ActivePapers is a research project about the future of science communication in the context of the ever increasing importance of computing in scientific research. The central question that ActivePapers wishes to answer is:
How should we package and publish the outcomes of computer-aided research in order to make them maximally useful to the scientific community?
An ActivePaper is such a publishable package, which in general contains documentation, code, and data.
The desirable properties for an ActivePaper are:
Understandability is primordial for communication. Readers should be able to understand, with as little effort as possible, what exactly was done and why. This includes in particular the computational models and methods that have been applied.
Reproducibility is a fundamental aspect of scientific quality control. Readers should be able to convince themselves, with as little effort as possible, that the computations in an ActivePaper are reproducible.
Reusability ensures that the outcomes of a research project can become the basis for future work. Readers should be able to use, with as little effort as possible, any item in an ActivePaper in their own work, referencing that ActivePaper to ensure both traceability and attribution of credit to its authors.
Exploring this research question involves designing, implementing, and applying infrastructure software for computer-aided research. This software is openly available, and everybody is welcome to use it in whatever way. However, please be aware that these software packages are research prototypes, not products. Don’t expect technical support or long-term maintenance. We will do our best to help with potential problems, but in the spirit of collaborative research rather than customer support.
“A data and code model for reproducible research and executable papers”,
Procedia Computer Science 2011, 4:579
“ActivePapers: a platform for publishing and archiving computer-aided research”,
F1000Research 2015, 3:289
“Verifiability in computer-aided research: the role of digital scientific
notations at the human-computer interface”,
PeerJ Computer Science 2018, 4:e158
There are currently two implementations of the ActivePapers concept: the Python edition and the JVM edition. The Python edition is the more immediately useful one for most computational scientists, but the JVM edition is a more complete implementation of the design goals outlined in the first paper on ActivePapers.

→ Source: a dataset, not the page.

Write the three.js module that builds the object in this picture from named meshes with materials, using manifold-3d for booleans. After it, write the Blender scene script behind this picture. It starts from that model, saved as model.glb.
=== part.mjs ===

Both ActivePapers implementations use HDF5 as the underlying storage format. An ActivePaper is thus an HDF5 file. Datasets in an ActivePaper can be inspected using many generic HDF5 tools, in particular HDFView. HDF5 has the advantage of providing compact binary storage for large datasets and efficient access to them.
Today’s most common approach to ensuring computational reproducibility is to do a computation and then check if its results are reproducible. Such a check requires significant competence and effort, and as a consequence it is rarely done, in particular for long-running computations. The best evidence is that reviewers for scientific journals are not expected to check for reproducibility. ActivePapers pursues a different approach: the infrastructure software guarantees the reproducibility of the results stored in an ActivePaper. This requires authors to adopt a new tool for their work, but removes the need to check reproducibility.
Computational scientists usually first choose the software for doing their work, and then let the software decide how to store the data they work on. But data is both more fundamental and more long-lived than software. A protein structure or a temperature field will make as much sense in fifty years as it does today, but the software used to produce it will probably be obsolete by then. Data should be stored in well documented and software-independent formats.
Good data formats go a long way to document the meaning of a dataset, but they cannot provide the context in which a particular dataset was produced. For computational results, the ultimate documentation is the code that produced the dataset. This code should thus be easily accessible from the dataset itself.
The distinction between code as a tool and data as the virtual matter manipulated by that tool is little more than an historical accident of computing technology. What matters more for science is the distinction between the different kinds of scientific information:
Today we often neglect the distinction between observational data and computed results, calling both “data”. We also sometimes put parameter choices into the “data” category, and bury small datasets in software source code for practical convenience.
Scientists have always built on other scientists’ work. In computational science, this means re-using other scientists’ datasets and software. This works smoothly only through precise machine-readable references, such as DOIs (Digital Object Identifiers) or, better yet, intrinsic identifiers based on the concepts of content-addressable storage. Such machine-readable references can also be used to integrate data and code references into bibliometry, creating the missing incentive for scientists to actually publish data and code.
In the natural sciences, researchers typically consult original journal publications that are up to about thirty years old, whereas they turn to textbooks and review articles for older work. Published computational science must therefore remain usable for a few decades. Computing environments evolve at a much faster pace, which is why software requires maintenance to remain usable for more than a few years. Computational science therefore requires stable computing platforms.